Please copy all the lines that follow, word for word.
※ ※ ※
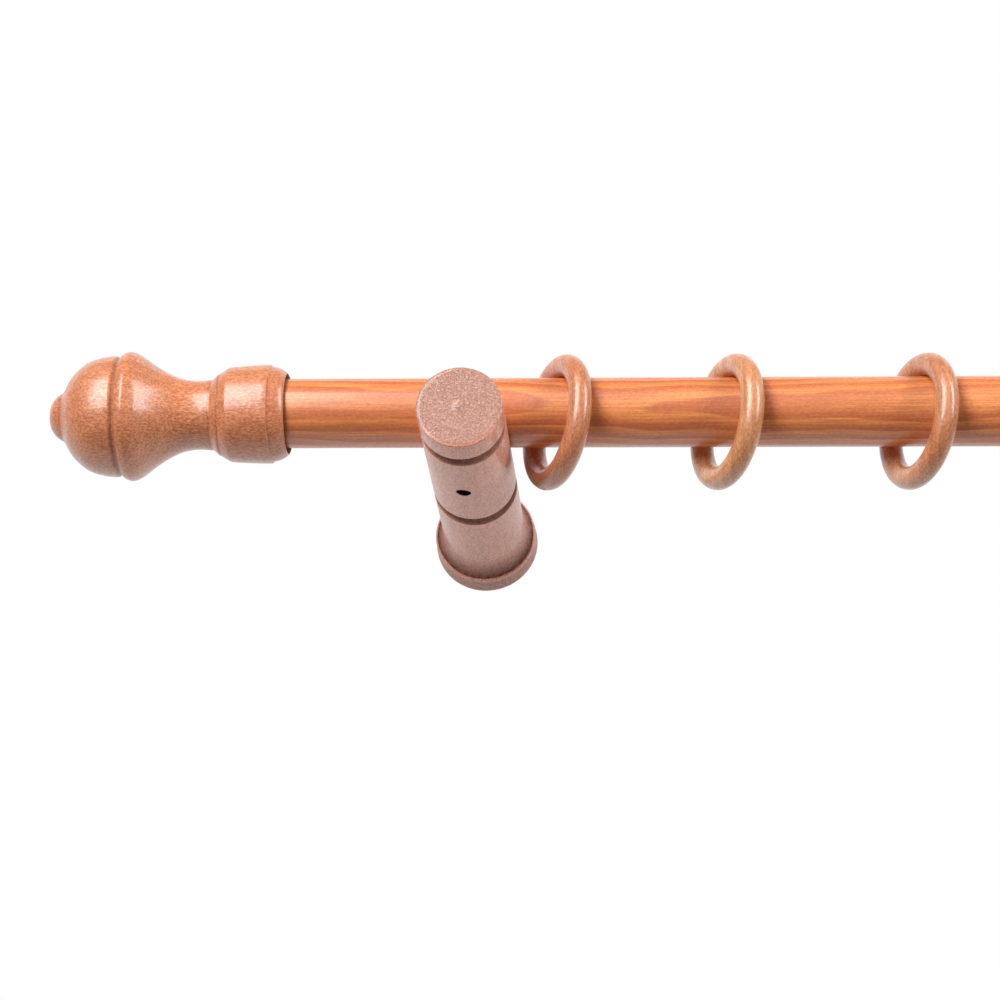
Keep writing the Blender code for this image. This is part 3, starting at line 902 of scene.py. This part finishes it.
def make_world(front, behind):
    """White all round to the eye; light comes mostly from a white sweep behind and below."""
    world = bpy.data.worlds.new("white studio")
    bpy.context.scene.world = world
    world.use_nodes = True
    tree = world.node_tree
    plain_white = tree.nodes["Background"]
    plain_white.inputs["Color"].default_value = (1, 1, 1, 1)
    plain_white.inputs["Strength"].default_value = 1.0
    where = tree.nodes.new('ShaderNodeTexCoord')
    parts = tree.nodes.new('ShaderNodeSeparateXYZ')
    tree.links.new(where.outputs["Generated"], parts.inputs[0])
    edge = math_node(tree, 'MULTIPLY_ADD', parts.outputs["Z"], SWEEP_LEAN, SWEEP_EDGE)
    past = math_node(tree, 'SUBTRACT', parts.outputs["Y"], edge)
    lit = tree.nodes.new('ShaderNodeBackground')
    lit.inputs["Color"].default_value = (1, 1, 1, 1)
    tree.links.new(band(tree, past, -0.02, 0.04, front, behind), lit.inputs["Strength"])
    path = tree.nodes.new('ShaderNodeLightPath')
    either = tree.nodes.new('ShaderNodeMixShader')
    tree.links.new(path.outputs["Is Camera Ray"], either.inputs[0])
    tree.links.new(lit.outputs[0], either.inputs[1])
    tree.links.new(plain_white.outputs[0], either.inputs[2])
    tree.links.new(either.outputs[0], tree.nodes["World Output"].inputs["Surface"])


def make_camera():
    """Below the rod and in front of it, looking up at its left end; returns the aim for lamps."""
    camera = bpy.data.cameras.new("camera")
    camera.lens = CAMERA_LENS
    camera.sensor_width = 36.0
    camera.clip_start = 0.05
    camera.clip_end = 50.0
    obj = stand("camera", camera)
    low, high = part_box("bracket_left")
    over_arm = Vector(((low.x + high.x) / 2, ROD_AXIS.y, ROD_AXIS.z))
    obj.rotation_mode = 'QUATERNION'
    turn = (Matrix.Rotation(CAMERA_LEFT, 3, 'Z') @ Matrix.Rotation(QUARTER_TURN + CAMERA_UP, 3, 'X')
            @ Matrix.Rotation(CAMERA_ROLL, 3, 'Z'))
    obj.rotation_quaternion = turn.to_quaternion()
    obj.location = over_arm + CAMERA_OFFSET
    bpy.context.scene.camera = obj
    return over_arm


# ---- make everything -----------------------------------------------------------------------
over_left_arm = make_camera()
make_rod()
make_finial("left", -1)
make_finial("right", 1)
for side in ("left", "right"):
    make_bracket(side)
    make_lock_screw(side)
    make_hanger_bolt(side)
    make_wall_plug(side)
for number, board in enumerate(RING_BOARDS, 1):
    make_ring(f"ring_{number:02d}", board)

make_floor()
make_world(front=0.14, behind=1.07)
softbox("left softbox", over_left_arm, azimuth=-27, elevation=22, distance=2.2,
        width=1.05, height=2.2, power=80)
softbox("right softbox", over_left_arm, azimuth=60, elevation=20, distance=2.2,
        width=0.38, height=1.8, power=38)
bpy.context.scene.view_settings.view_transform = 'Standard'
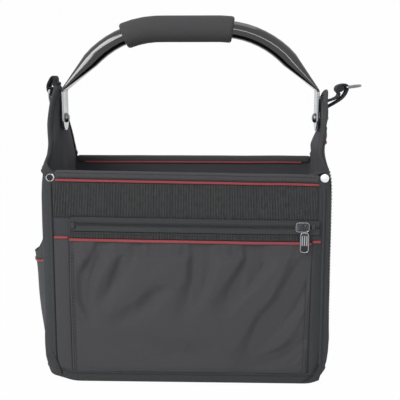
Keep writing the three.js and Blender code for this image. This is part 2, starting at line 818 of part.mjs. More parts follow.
※ ※ ※
# Task result:
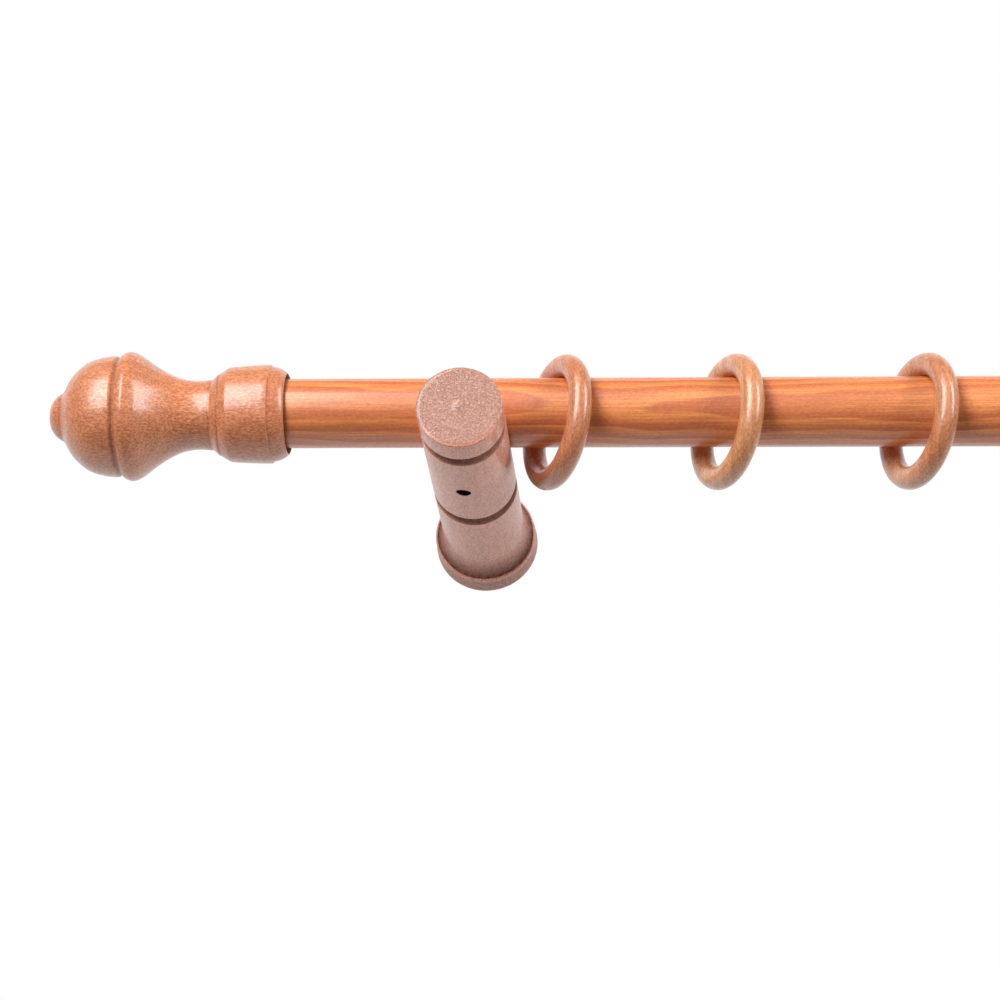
Keep writing the Blender code for this image. This is part 3, starting at line 902 of scene.py. This part finishes it.
def make_world(front, behind):
    """White all round to the eye; light comes mostly from a white sweep behind and below."""
    world = bpy.data.worlds.new("white studio")
    bpy.context.scene.world = world
    world.use_nodes = True
    tree = world.node_tree
    plain_white = tree.nodes["Background"]
    plain_white.inputs["Color"].default_value = (1, 1, 1, 1)
    plain_white.inputs["Strength"].default_value = 1.0
    where = tree.nodes.new('ShaderNodeTexCoord')
    parts = tree.nodes.new('ShaderNodeSeparateXYZ')
    tree.links.new(where.outputs["Generated"], parts.inputs[0])
    edge = math_node(tree, 'MULTIPLY_ADD', parts.outputs["Z"], SWEEP_LEAN, SWEEP_EDGE)
    past = math_node(tree, 'SUBTRACT', parts.outputs["Y"], edge)
    lit = tree.nodes.new('ShaderNodeBackground')
    lit.inputs["Color"].default_value = (1, 1, 1, 1)
    tree.links.new(band(tree, past, -0.02, 0.04, front, behind), lit.inputs["Strength"])
    path = tree.nodes.new('ShaderNodeLightPath')
    either = tree.nodes.new('ShaderNodeMixShader')
    tree.links.new(path.outputs["Is Camera Ray"], either.inputs[0])
    tree.links.new(lit.outputs[0], either.inputs[1])
    tree.links.new(plain_white.outputs[0], either.inputs[2])
    tree.links.new(either.outputs[0], tree.nodes["World Output"].inputs["Surface"])


def make_camera():
    """Below the rod and in front of it, looking up at its left end; returns the aim for lamps."""
    camera = bpy.data.cameras.new("camera")
    camera.lens = CAMERA_LENS
    camera.sensor_width = 36.0
    camera.clip_start = 0.05
    camera.clip_end = 50.0
    obj = stand("camera", camera)
    low, high = part_box("bracket_left")
    over_arm = Vector(((low.x + high.x) / 2, ROD_AXIS.y, ROD_AXIS.z))
    obj.rotation_mode = 'QUATERNION'
    turn = (Matrix.Rotation(CAMERA_LEFT, 3, 'Z') @ Matrix.Rotation(QUARTER_TURN + CAMERA_UP, 3, 'X')
            @ Matrix.Rotation(CAMERA_ROLL, 3, 'Z'))
    obj.rotation_quaternion = turn.to_quaternion()
    obj.location = over_arm + CAMERA_OFFSET
    bpy.context.scene.camera = obj
    return over_arm


# ---- make everything -----------------------------------------------------------------------
over_left_arm = make_camera()
make_rod()
make_finial("left", -1)
make_finial("right", 1)
for side in ("left", "right"):
    make_bracket(side)
    make_lock_screw(side)
    make_hanger_bolt(side)
    make_wall_plug(side)
for number, board in enumerate(RING_BOARDS, 1):
    make_ring(f"ring_{number:02d}", board)

make_floor()
make_world(front=0.14, behind=1.07)
softbox("left softbox", over_left_arm, azimuth=-27, elevation=22, distance=2.2,
        width=1.05, height=2.2, power=80)
softbox("right softbox", over_left_arm, azimuth=60, elevation=20, distance=2.2,
        width=0.38, height=1.8, power=38)
bpy.context.scene.view_settings.view_transform = 'Standard'
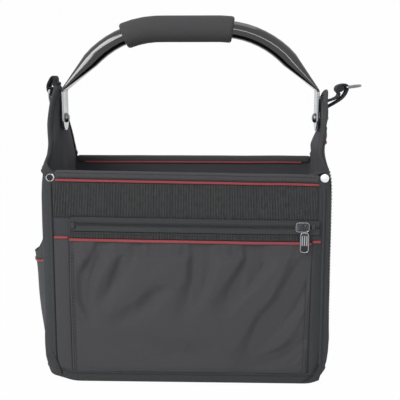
Keep writing the three.js and Blender code for this image. This is part 2, starting at line 818 of part.mjs. More parts follow.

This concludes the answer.